If you have been reading my reviews you know that I am very difficult to trick. I don’t read a lot of mystery or thriller novels because my mind often figures out whodunnit early on and then the rest of the book becomes either an exercise in finishing what I start or I get bored and give up.

Jane Harper set up a story where anyone could have done it, and not in the basic “confuse you” kind of way – literally everyone in this terrible little shithole town could be capable of murdering anyone else. Kiewarra feels backwoods and old west and small town insular all wrapped in a nice neat package that is being beaten about by the financial strain brought onto a farming community by a prolonged drought. Most of these people are just terrible, but maybe not by choice but by virtue of their location so you’ll feel a shred of sympathy for some characters too.

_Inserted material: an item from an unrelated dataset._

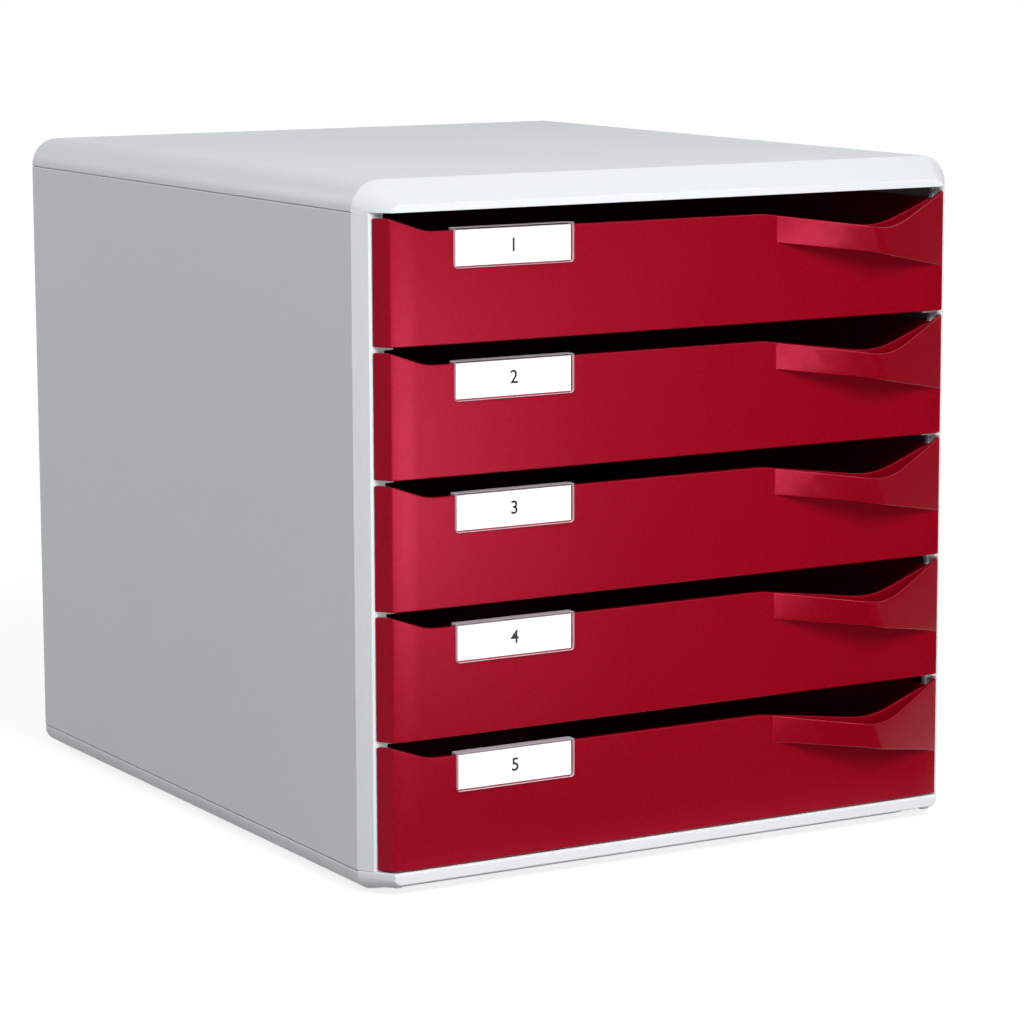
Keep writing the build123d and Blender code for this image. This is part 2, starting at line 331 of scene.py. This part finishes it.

I had no idea how this book was going to end. Every time I thought I had it figured out something happened that made me doubt my assumptions. Harper kept my curiosity peaked for 320 pages and I absolutely had to keep reading until I knew who the murderer was because I had to know if I figured it out. The intensity of this book lies in the reader’s need to know. You will find yourself demanding answers alongside Aaron Falk, because this this fucking backwater town isn’t going to stump you or run you out before you get justice.

The sequel to this book is sitting in my office as an ARC and I may just move straight to it because this first one was so good. If you love mystery, if you love a detective novel, if you like a WOAH moment, you should go get this book. It’s intellectually challenging and fun to boot. Go get you some.